Base the schedule on task-level estimates.    Begin with task-level estimates and work up through team schedules, then integrate the schedules of multiple teams. Basing your schedule on bottom-up, task-level estimates forces you to identify and resolve the issues that can delay or even derail a project.

Develop high-risk components first.    Address the high-risk elements of your deployment first. The consequences of delays, design changes, or other problems have less impact on the rest of the deployment when they are addressed early.

Establish major and interim milestones.    Milestones are checkpoints against progress that are verified by testing. Frequent interim milestones let you reevaluate progress against new information early in the process and reduce the risk of missing the major milestones.

Allocate time for unforeseen circumstances.    Few major deployments are completed without being affected by events that disrupt schedules, like the illness of key personnel, a hardware back-order, or problems with funding. Cushion your schedule with extra time for those unforeseen circumstances.

Schedule time for project management.    It takes time to define the vision, secure funding, and do all the other project management tasks. Schedule the appropriate amount of time to manage the project.

Use a project scheduling tool.    Project scheduling tools allow you to link tasks with dependencies and interdependencies, and to identify task owners and task status quickly. They can also be useful in tracking the progress of the different teams and their tasks to ensure your project stays on schedule.
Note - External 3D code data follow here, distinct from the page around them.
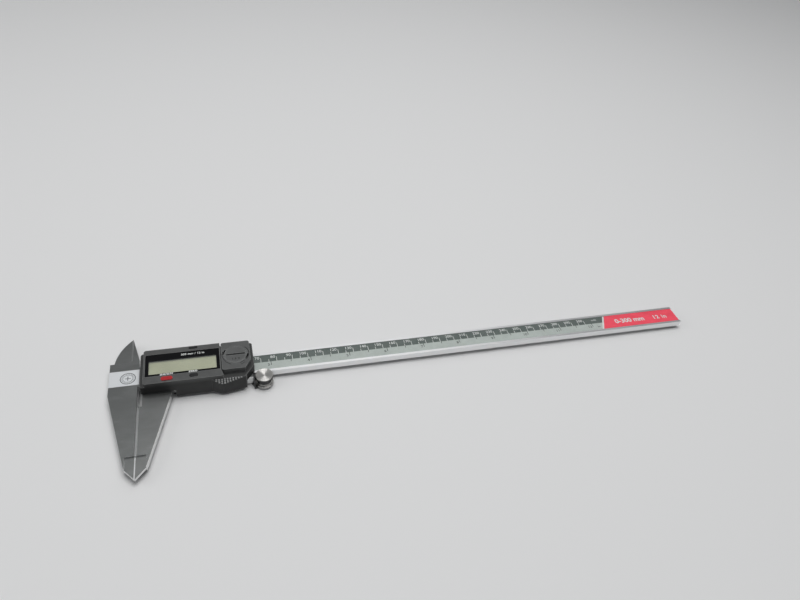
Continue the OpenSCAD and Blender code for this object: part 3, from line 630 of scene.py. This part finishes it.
WINDOW_INK = on_face(win_high.z)
POWER_WORD_X, ZERO_WORD_X = 16.9, 32.2   # middles of the words above the two buttons
BUTTON_WORDS_Y = -8.6
panel_words = Shape()
panel_words.words("300 mm / 12 in", 25.3, 6.3, WINDOW_INK, 1.5, "LEFT", spacing=1.1, bold=0.06)
panel_words.words("ON/OFF", POWER_WORD_X, BUTTON_WORDS_Y, WINDOW_INK, 1.2, "CENTER", spacing=1.35, bold=0.1)
panel_words.words("ZERO", ZERO_WORD_X, BUTTON_WORDS_Y, WINDOW_INK, 1.2, "CENTER", spacing=1.3, bold=0.1)
panel_words.piece("panel_lettering", WHITE_INK, "slider", "window_gloss")

# ---------------------------------------------------------------- battery block marks

cap_at = middle("battery_cap").xy
BLOCK_INK = on_face(local_box("battery_block")[1].z, 0.02)
# the turn marks are moulded grooves, drawn as near-black strips of painted shade
marks = Shape()
marks.arc(cap_at, (7.84, 8.34), BLOCK_INK, start=-42, sweep=84, steps=28)
marks.arc(cap_at, (7.84, 8.3), BLOCK_INK, start=158, sweep=62, steps=22)
marks.stroke((51.3, -5.0), (54.7, -7.8), 0.42, BLOCK_INK)
for start, end in (((60.2, -7.3), (62.9, -5.5)), ((60.5, -8.7), (63.1, -7.0))):
    marks.stroke(start, end, 0.4, BLOCK_INK)
marks.piece("turn_marks", GROOVE_SHADE, "slider", "battery_plastic")

CAP_WORD_X = 57.8
CAP_INK = on_face(local_box("battery_cap")[1].z, 0.02)
cap_marks = Shape()
cap_marks.words("1.5 V", CAP_WORD_X, -3.3, CAP_INK, 1.5, "CENTER", spacing=1.15, bold=0.06)
cap_marks.piece("cap_rating", GROOVE_SHADE, "battery_cap", "battery_plastic")

# ---------------------------------------------------------------- nubs on the thumb grip


SIDE_Y = -15.2    # the straight side of the housing
LEDGE_Z = 6.0     # where the grip's slope starts
GRIP_OUTLINE = ((42.6, SIDE_Y), (46.8, -17.25), (48.6, -17.7), (50.3, -17.62), (63.4, SIDE_Y))


def grip_edge(x):
    """Y of the grip's outer edge where it meets the slope, beside the straight housing side."""
    for (x0, y0), (x1, y1) in zip(GRIP_OUTLINE, GRIP_OUTLINE[1:]):
        if x0 <= x <= x1:
            return y0 + (y1 - y0) * (x - x0) / (x1 - x0)
    return SIDE_Y


def nub(shape, centre, half_x, half_down):
    """One raised nub standing on the slope of the grip."""
    across = Vector((1, 0, 0))
    down, away = Vector((0, -1, -1)).normalized(), Vector((0, -1, 1)).normalized()
    loops = []
    for taper, lift in ((0, -0.1), (0, 0.1), (0.16, 0.34)):
        loops.append([
            shape.bm.verts.new(at(*(centre + across * sx * (half_x - taper) + down * sd * (half_down - taper)
                                    + away * lift)))
            for sx, sd in ((-1, -1), (1, -1), (1, 1), (-1, 1))])
    shape.bm.faces.new(loops[0][::-1])
    shape.bm.faces.new(loops[2])
    for lower, upper in zip(loops, loops[1:]):
        for i in range(4):
            j = (i + 1) % 4
            shape.bm.faces.new((lower[i], lower[j], upper[j], upper[i]))


nubs = Shape()
NUB_COLUMNS = 10
NUB_START = 45.2
NUB_PITCH = 1.65
NUB_ROOM = 0.8        # each nub's share of the slope, measured along Y
NUB_MARGIN = 0.05     # bare slope above the first nub and below the last
NUB_HALF_WIDTH = 0.5
for column in range(NUB_COLUMNS):
    x = NUB_START + NUB_PITCH * column
    room = SIDE_Y - grip_edge(x)
    rows = max(1, round(room / NUB_ROOM))
    pitch = (room - 2 * NUB_MARGIN) / rows
    for row in range(rows):
        out = NUB_MARGIN + pitch * (row + 0.5)
        nub(nubs, Vector((x, SIDE_Y - out, LEDGE_Z - out)), NUB_HALF_WIDTH, pitch * 0.57)
# the nubs are of the housing's dark plastic; their light grey is a painted highlight
nub_piece = nubs.piece("grip_nubs", plastic("grip_nub_highlight", (0.30, 0.303, 0.30), 0.36, 0.3, 0.004),
                       "slider", "housing_plastic")
round_edges(nub_piece, 0.06, 30)

# ---------------------------------------------------------------- knurl of the lock screw

knob_low, knob_high = local_box("lock_screw")
knob = middle("lock_screw")
KNOB_R = (knob_high.x - knob_low.x) / 2
KNURL_Y = (knob_high.y - 4.9, knob_high.y - 0.7)
RIDGES = 40
RIDGE_SPREAD = 0.62 * math.pi / RIDGES
knurl = Shape()
for i in range(RIDGES):
    a = 2 * math.pi * i / RIDGES
    profile = [(KNOB_R - 0.12, a - RIDGE_SPREAD), (KNOB_R + 0.1, a), (KNOB_R - 0.12, a + RIDGE_SPREAD)]
    near, far = (
        [knurl.bm.verts.new(at(knob.x + r * math.cos(t), y, knob.z + r * math.sin(t))) for r, t in profile]
        for y in KNURL_Y)
    knurl.bm.faces.new(near)
    knurl.bm.faces.new(far[::-1])
    for j in range(3):
        k = (j + 1) % 3
        knurl.bm.faces.new((near[j], near[k], far[k], far[j]))
knurl.piece("lock_knurl", MATERIALS["knurled_chrome"], "lock_screw", "knurled_chrome")

# ---------------------------------------------------------------- camera, floor and lights

CAMERA_PLACE = (-0.12088, -0.27896, 0.31799)
CAMERA_TURN = (49.2226, -5.1453, -14.3234)

camera = bpy.data.objects.new("camera", bpy.data.cameras.new("camera"))
camera.data.lens = 29.78
camera.data.sensor_width = 36
camera.data.clip_start = 0.01
camera.location = CAMERA_PLACE
camera.rotation_euler = [math.radians(a) for a in CAMERA_TURN]
bpy.context.scene.collection.objects.link(camera)
bpy.context.scene.camera = camera

FLOOR_HALF = 6.0
FLOOR_DROP = 0.0001
floor_mesh = bpy.data.meshes.new("floor")
floor_mesh.from_pydata([
    (-FLOOR_HALF, -FLOOR_HALF, 0), (FLOOR_HALF, -FLOOR_HALF, 0), (FLOOR_HALF, FLOOR_HALF, 0),
    (-FLOOR_HALF, FLOOR_HALF, 0),
], [], [(0, 1, 2, 3)])
floor_paint = Paint("floor_paint", (0.80, 0.80, 0.80), 0.7)
floor_mesh.materials.append(floor_paint.mat)
floor = bpy.data.objects.new("floor", floor_mesh)
floor.location.z = -FLOOR_DROP
bpy.context.scene.collection.objects.link(floor)


def softbox(name, place, target, size, power):
    """A rectangular light in metres and watts, turned towards a point."""
    data = bpy.data.lights.new(name, "AREA")
    data.shape = "RECTANGLE"
    data.size, data.size_y = size
    data.energy = power
    light = bpy.data.objects.new(name, data)
    light.location = place
    light.rotation_euler = (Vector(target) - Vector(place)).to_track_quat("-Z", "Y").to_euler()
    bpy.context.scene.collection.objects.link(light)


softbox("key_light", (0.05, 0.10, 1.45), (0, 0, 0), (1.1, 0.9), 13)
softbox("back_light", (0.22, 0.95, 1.0), (-0.05, 0, 0), (0.7, 0.6), 1.0)
softbox("side_light", (-1.3, 0.2, 0.8), (-0.1, 0, 0), (0.7, 0.7), 2.5)

world = bpy.data.worlds.new("room")
world.use_nodes = True
background = world.node_tree.nodes["Background"]
background.inputs["Color"].default_value = (0.86, 0.88, 0.9, 1)
background.inputs["Strength"].default_value = 0.22
bpy.context.scene.world = world
bpy.context.scene.view_settings.view_transform = "Standard"
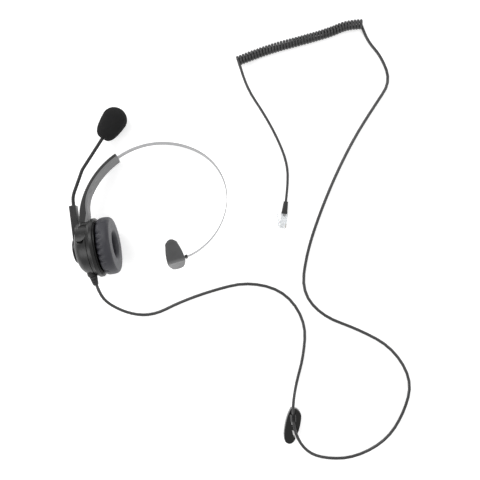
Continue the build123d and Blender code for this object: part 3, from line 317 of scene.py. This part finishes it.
def apply_modifier(piece, kind, **settings):
    """Add one modifier, set it and apply it."""
    make_active(piece)
    modifier = piece.modifiers.new(kind.lower(), kind)
    for key, value in settings.items():
        setattr(modifier, key, value)
    bpy.ops.object.modifier_apply(modifier=modifier.name)


def smooth(piece, material):
    piece.data.materials.clear()
    piece.data.materials.append(material)
    piece.data.polygons.foreach_set("use_smooth", [True] * len(piece.data.polygons))


# %% [markdown]
# ## Ear cushion
# The ear cushion is a tube of leatherette stuffed with foam and stretched over a ring. It is plump,
# its face is nearly flat, and its skin is gathered where it tucks in behind the rim. It starts as a
# torus a little too thin, is remeshed, and a short cloth simulation with air pressure swells it.
# The gathers are pulled in afterwards, because a remesh would lose them.

# %% Ear cushion
CUSHION_MID_R = 19.7
CUSHION_TUBE_R = 7.1                # half its thickness, before it swells
CUSHION_TUBE_DEEP = 7.9             # half its width from hole to rim
CUSHION_MID_X = 8.2
CUSHION_FACE = 15.7                 # local height of the front face
CUSHION_BACK = 0.75
CUSHION_SQUARE = 0.58              # below 1 the section is a rounded square
SWELL_CAP = 0.7                     # no point of the skin moves further
SWELL_FRAMES = 20
AIR_PRESSURE = 4
SKIN_MASS = 0.15
VOXEL = 1.3

deselect()
bpy.ops.mesh.primitive_torus_add(
    major_segments=72, minor_segments=28, major_radius=CUSHION_MID_R * MM,
    minor_radius=CUSHION_TUBE_R * MM, rotation=(0, pi / 2, 0), location=(CUSHION_MID_X * MM, 0, 0))
cushion = bpy.context.object
cushion.name = "ear_cushion_skin"
bpy.ops.object.transform_apply(location=True, rotation=True, scale=True)
for vertex in cushion.data.vertices:
    x, y, z = vertex.co / MM
    radius = hypot(y, z)
    turn = atan2(radius - CUSHION_MID_R, x - CUSHION_MID_X)
    wide = abs(cos(turn)) ** CUSHION_SQUARE * (1 if cos(turn) > 0 else -1) * CUSHION_TUBE_R
    tall = abs(sin(turn)) ** CUSHION_SQUARE * (1 if sin(turn) > 0 else -1) * CUSHION_TUBE_DEEP
    scale = (CUSHION_MID_R + tall) / radius
    vertex.co = MM * Vector((CUSHION_MID_X + wide, y * scale, z * scale))
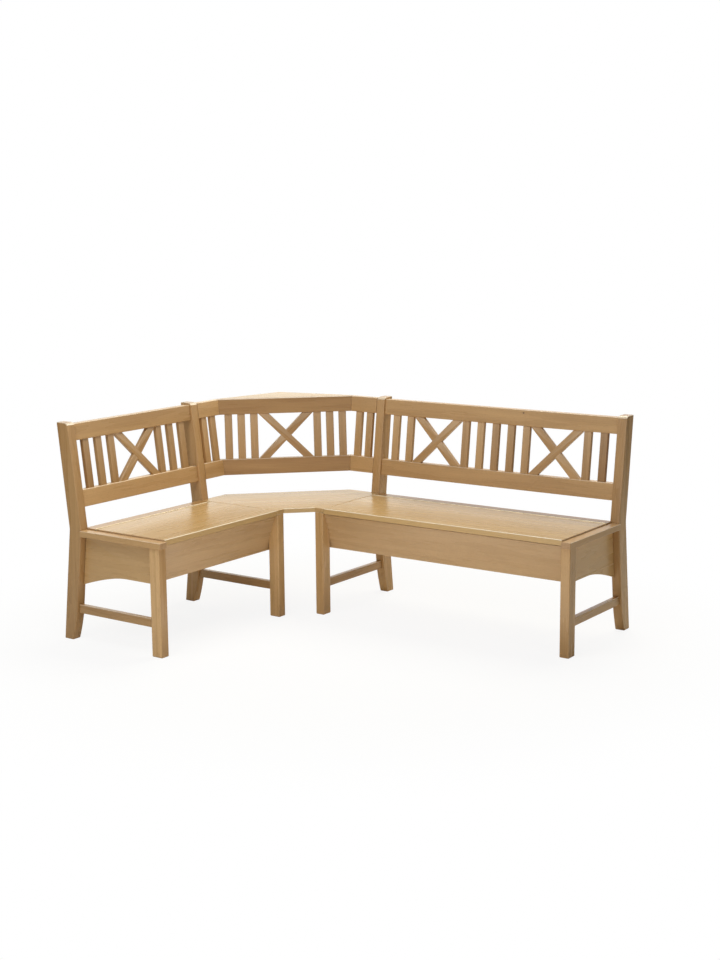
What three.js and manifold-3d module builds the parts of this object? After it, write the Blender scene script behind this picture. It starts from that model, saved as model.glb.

Keep the schedule up-to-date.    Update the schedule whenever business or deployment circumstances change, new activities are added, and milestones are reached.

Keep project leads informed when changes to the schedule are needed.    Defining objectives lets people know when to stop deployment. For example, if you rolled out Windows 2000 on ten computers and found that you had a compromised third-party service, you might want to resolve the issue before continuing.